Why you need to know this:
Globally, many people still die of tuberculosis. New treatment methods could bring this number down dramatically.
Tuberculosis is an infectious disease caused by Mycobacterium tuberculosis. The disease claims more than a million lives annually, especially in Africa. It is a difficult disease to treat: regular antibiotic treatment of tuberculosis takes six months, in addition there is a multi-resistant tuberculosis variant, which does not respond to the most commonly used types of antibiotics. Treatment can then take more than a year.
The Nijmegen-based Radboudumc is now uniting with research institute TASK (South Africa), the University of Pittsburgh and the Seattle Children’s Research Institute (both from the US) in the Phages4TB project, for innovative research into new treatments for tuberculosis. For this, TASK receives a grant from the Bill and Melinda Gates Foundation, part of which is made available for research within the Radboudumc. In this research, researchers at these institutes are exploiting the potential of mycobacteriophages, viruses that specifically target mycobacteria such as tuberculosis bacteria.
Difference between antibiotics and bacteriophages
Bacteriophages (or phages) are viruses that can infect and kill bacteria. Treatment with bacteriophages was widely used before antibiotics were available. An important distinction between the two treatments is that antibiotics target several bacterial species at once, while bacteriophages are only active against one particular strain of bacteria. Bacteriophages can be a solution when antibiotics fail, but a drawback is that they cannot be used quickly against infections. This is because researchers must first detect the pathogenic bacteria, only then can they look for matching phages. Antibiotics are easier to deploy because of their broader activity, so for a long time phages received less attention. In recent years, there has been renewed interest in phage therapy, fuelled by increasing antibiotic resistance worldwide.
New tests in the lab
Physician microbiologist Jakko van Ingen leads the Nijmegen branch of the research and is positive about the opportunities for bacteriophages in the treatment of tuberculosis: ‘The disadvantage of phage therapy is that in many infections, you have to look for the right phages that attack the pathogenic bacteria. This is not always successful. The tuberculosis bacterium, however, has little variation; all species are similar. That is why we think we have a combination of phages to tackle with which we can treat most tuberculosis patients.’

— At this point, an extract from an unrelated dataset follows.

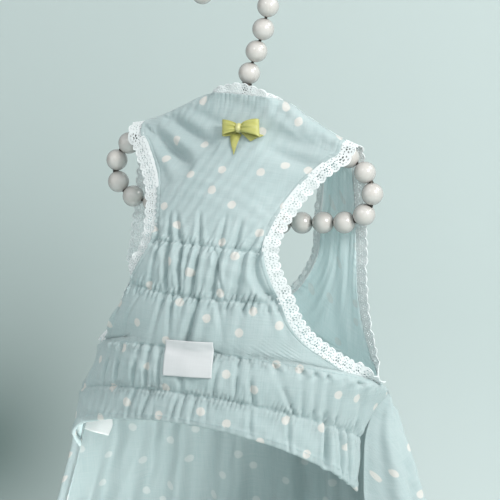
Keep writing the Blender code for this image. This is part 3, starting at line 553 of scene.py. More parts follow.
def row_gathers(run, down, stop, seed):
    """Small slanting pleats along one elastic row, and the groove that it pulls."""
    away = down[:, None] - stop
    phase = run + PUCKER_SLANT * away
    pleat = uneven_wave(phase, PUCKER_PITCH, seed)
    reach = PUCKER_REACH * (1.0 + 0.35 * uneven_wave(run, PUCKER_PITCH * 5.0, seed + 50))
    near = np.exp(-(away / reach) ** 2)
    pinch = 0.45 + 0.55 * (1.0 - np.exp(-(away / ROW_GROOVE) ** 2))
    groove = ROW_SINK * np.exp(-(away / ROW_GROOVE) ** 2)
    return PUCKER_DEPTH * pleat * near * pinch * 1.6 - groove


def run_at(x, line_x, line_run):
    """Place along a line that has the given x, on the stretch between its two sides."""
    first, last = int(line_x.argmin()), int(line_x.argmax())
    return np.interp(x, line_x[first:last + 1], line_run[first:last + 1])


def crease_valleys(base, shares, run, down, bands):
    """The long creases between the rows, from the table."""
    depth = np.zeros_like(run)
    for band, top, bottom, top_depth, bottom_depth, width, bow in CREASES:
        start, end = bands[band]
        t = (down - start) / (end - start)
        inside = np.flatnonzero((t > -0.02) & (t < 1.02))
        from_x = np.interp(top, shares, base[inside[0], :, 0])
        to_x = np.interp(bottom, shares, base[inside[-1], :, 0])
        for line in inside:
            share = min(max(t[line], 0.0), 1.0)
            middle = from_x + (to_x - from_x) * share + bow * BODICE_HALF * sin(pi * share)
            at = run_at(middle, base[line, :, 0], run[line])
            opening = 0.75 + 0.5 * share if bottom_depth > top_depth else 1.25 - 0.5 * share
            wide = CREASE_WIDTH * width * opening
            size = top_depth * (1.0 - share) ** 0.8 + bottom_depth * share ** 0.8
            hold = 0.35 + 0.65 * min(sin(pi * share) ** 0.5 if 0 < share < 1 else 0.0, 1.0)
            off = (run[line] - at) / wide
            valley = np.exp(-off ** 2) - 0.28 * np.exp(-((np.abs(off) - 2.1) / 1.0) ** 2)
            depth[line] += CREASE_DEPTH * size * hold * valley
    return depth


def loose_creases(base, run, down, bands, count, seed):
    """Short faint creases that start at a row and die out, spread over the bands."""
    draw = np.random.default_rng(seed)
    depth = np.zeros_like(run)
    for start, end in bands[1:]:
        length = end - start
        lines = np.flatnonzero((down > start - 0.0005) & (down < end + 0.0005))
        top_half = float(np.ptp(base[lines[0], :, 0])) / 2.0
        for k in range(count):
            from_top = draw.uniform() < 0.5
            at_share = draw.uniform(-0.97, 0.97)
            reach = length * draw.uniform(0.25, 0.7)
            lean = draw.uniform(-0.25, 0.10)
            wide = CREASE_WIDTH * draw.uniform(0.45, 0.8)
            size = CREASE_DEPTH * draw.uniform(0.12, 0.32)
            for line in lines:
                away = down[line] - start if from_top else end - down[line]
                if away > reach:
                    continue
                x = at_share * top_half + lean * (down[line] - start)
                middle = run_at(x, base[line, :, 0], run[line])
                fade = (1.0 - away / reach) ** 0.8 * min(1.0, 0.3 + away / 0.002)
                depth[line] += size * fade * np.exp(-((run[line] - middle) / wide) ** 2)
    return depth


def yoke_folds(grid):
    """How far the soft folds of the yoke push the cloth in."""
    x = grid[:, :, 0]
    z = grid[:, :, 2]
    depth = np.zeros_like(x)
    for side, x0, z0, x1, z1, fold, width in YOKE_FOLDS:
        start = np.array([side * x0 * SHOULDER_HALF, z0 * CHEST_LENGTH])
        way = np.array([side * (x1 - x0) * SHOULDER_HALF, (z1 - z0) * CHEST_LENGTH])
        along = ((x - start[0]) * way[0] + (z - start[1]) * way[1]) / way.dot(way)
        near = np.clip(along, 0.0, 1.0)
        across = (x - start[0]) * -way[1] + (z - start[1]) * way[0]
        away = np.hypot(x - start[0] - near * way[0], z - start[1] - near * way[1])
        lean = np.where(across * side > 0, 1.35, 0.75)
        fade = np.sin(pi * np.clip(0.12 + 0.88 * near, 0.0, 1.0)) ** 0.8
        depth += fold * CHEST_DEPTH * fade * np.exp(-(away / (width * lean * SHOULDER_HALF)) ** 2)
    return depth


def chest_surface():
    """The finished chest panel with its gathers, creases and hem, and its smooth base."""
    shares, down, base, rows_at = chest_base(CHEST_COLUMNS)
    run = runs_of(base)
    normal = grid_normals(base)
    stops = [rows_at[name] for name in ROW_NAMES] + [down[-1]]
    bands = [(stops[0] - FREE_GATHER, stops[0])] + list(zip(stops[:-1], stops[1:]))
    offset = np.zeros(run.shape)
    for k, (start, end) in enumerate(bands[1:]):
        share = np.clip((down - start) / (end - start), 0.0, 1.0)
        puff = np.sin(pi * share) * (0.35 if k == len(bands) - 2 else 1.0)
        swell = 0.80 + 0.20 * uneven_wave(run, 0.030, 300 + k)
        offset += PUFF_DEPTH * puff[:, None] * swell
    # the cloth stays smooth where it fans out fast from line to line
    drift = np.abs(np.gradient(run, axis=0))
    calm = 1.0 - smooth_step(drift, CALM_FROM, CALM_TO)
    for k, stop in enumerate(stops[:-1]):
        offset += row_gathers(run, down, stop, 11 + k) * (0.15 + 0.85 * calm)
    offset -= crease_valleys(base, shares, run, down, bands) * (0.25 + 0.75 * calm)
    offset -= loose_creases(base, run, down, bands, 26, 77) * calm
    above = 1.0 - smooth_step(down, stops[0] - FREE_GATHER, stops[0])
    offset -= yoke_folds(base) * above[:, None]
    # the gathered neckline
    near_neck = 1.0 - smooth_step(np.abs(base[:, :, 0]), NECK_HALF * 0.75, NECK_HALF * 1.05)
    neck_pleat = uneven_wave(run, NECK_PITCH, 5)
    offset += NECK_PLEAT * neck_pleat * near_neck * np.exp(-down / NECK_REACH)[:, None]
    # the two armhole edges, puckered where the lace is sewn on
    side = side_distance(run)
    armhole = 1.0 - smooth_step(down, rows_at["puff_3"] - 0.006, rows_at["puff_3"])
    edge_run = np.where(shares[None, :] > 0, grid_chart(base)[:, -1:, 1], grid_chart(base)[:, :1, 1])
    pleat = uneven_wave(edge_run + 0.25 * side, EDGE_PITCH, 21)
    offset += EDGE_PLEAT * pleat * np.exp(-(side / EDGE_REACH) ** 1.3) * armhole[:, None]
    offset -= EDGE_GROOVE * np.exp(-((side - EDGE_SEAM) / EDGE_SEAM_W) ** 2) * armhole[:, None]
    for height, along, below, pitch, seed in WASHED_WAVES:
        offset += height * uneven_wave(along * run + below * down[:, None], pitch, seed) * calm
    # the turned-up hem stands a little proud and ends in a roll
    from_hem = down[-1] - down
    offset += HEM_PROUD * (1.0 - smooth_step(from_hem, HEM_DEPTH * 0.8, HEM_DEPTH * 1.2))[:, None]
    hem_pleat = uneven_wave(run, HEM_PITCH, 41)
    offset += HEM_PLEAT * hem_pleat * (1.0 - smooth_step(from_hem, 0.0, 0.006))[:, None]
    grid = base + normal * offset[:, :, None]
    return rolled_under(grid, -grid_normals(grid)), base, down, rows_at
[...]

Preparations for this were made at the University of Pittsburgh. Researchers there developed a phage combination that reacted in the laboratory to the major variants of Mycobacterium tuberculosis. From here, the collaboration continues.
Never before has a Dutch knowledge institute researched new treatments with bacteriophages targeting tuberculosis. At the Radboudumc, Van Ingen will conduct specific research into the activity of bacteriophages in the different conditions in which the tuberculosis bacterium can be found. Tuberculosis bacteria can hide in immune cells and go into a hibernation state. The study aims to find out whether bacteriophages are then still lethal to the bacteria.